Write out the listing in full, matching it word for word.

[start Recorded information]

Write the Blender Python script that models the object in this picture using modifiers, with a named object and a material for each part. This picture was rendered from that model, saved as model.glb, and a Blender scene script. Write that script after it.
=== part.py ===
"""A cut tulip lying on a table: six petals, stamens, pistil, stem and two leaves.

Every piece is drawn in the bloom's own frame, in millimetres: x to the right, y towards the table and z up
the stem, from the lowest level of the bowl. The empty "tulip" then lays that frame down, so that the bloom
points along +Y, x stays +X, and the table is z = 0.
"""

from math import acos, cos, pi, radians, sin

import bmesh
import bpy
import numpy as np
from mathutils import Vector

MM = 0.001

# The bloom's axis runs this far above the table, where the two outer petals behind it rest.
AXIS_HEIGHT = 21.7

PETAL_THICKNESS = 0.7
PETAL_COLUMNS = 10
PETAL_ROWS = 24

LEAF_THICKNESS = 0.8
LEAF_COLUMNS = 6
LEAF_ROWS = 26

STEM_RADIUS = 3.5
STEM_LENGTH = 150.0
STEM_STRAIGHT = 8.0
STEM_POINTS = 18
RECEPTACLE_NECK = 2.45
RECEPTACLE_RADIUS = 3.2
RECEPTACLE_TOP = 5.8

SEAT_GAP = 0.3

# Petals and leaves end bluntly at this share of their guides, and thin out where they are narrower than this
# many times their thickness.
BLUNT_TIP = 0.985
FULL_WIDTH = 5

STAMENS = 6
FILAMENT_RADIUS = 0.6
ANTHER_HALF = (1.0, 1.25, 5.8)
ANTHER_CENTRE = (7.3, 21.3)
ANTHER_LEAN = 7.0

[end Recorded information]

**Finished task**
Write the Blender Python script that models the object in this picture using modifiers, with a named object and a material for each part. This picture was rendered from that model, saved as model.glb, and a Blender scene script. Write that script after it.
=== part.py ===
"""A cut tulip lying on a table: six petals, stamens, pistil, stem and two leaves.

Every piece is drawn in the bloom's own frame, in millimetres: x to the right, y towards the table and z up
the stem, from the lowest level of the bowl. The empty "tulip" then lays that frame down, so that the bloom
points along +Y, x stays +X, and the table is z = 0.
"""

from math import acos, cos, pi, radians, sin

import bmesh
import bpy
import numpy as np
from mathutils import Vector

MM = 0.001

# The bloom's axis runs this far above the table, where the two outer petals behind it rest.
AXIS_HEIGHT = 21.7

PETAL_THICKNESS = 0.7
PETAL_COLUMNS = 10
PETAL_ROWS = 24

LEAF_THICKNESS = 0.8
LEAF_COLUMNS = 6
LEAF_ROWS = 26

STEM_RADIUS = 3.5
STEM_LENGTH = 150.0
STEM_STRAIGHT = 8.0
STEM_POINTS = 18
RECEPTACLE_NECK = 2.45
RECEPTACLE_RADIUS = 3.2
RECEPTACLE_TOP = 5.8

SEAT_GAP = 0.3

# Petals and leaves end bluntly at this share of their guides, and thin out where they are narrower than this
# many times their thickness.
BLUNT_TIP = 0.985
FULL_WIDTH = 5

STAMENS = 6
FILAMENT_RADIUS = 0.6
ANTHER_HALF = (1.0, 1.25, 5.8)
ANTHER_CENTRE = (7.3, 21.3)
ANTHER_LEAN = 7.0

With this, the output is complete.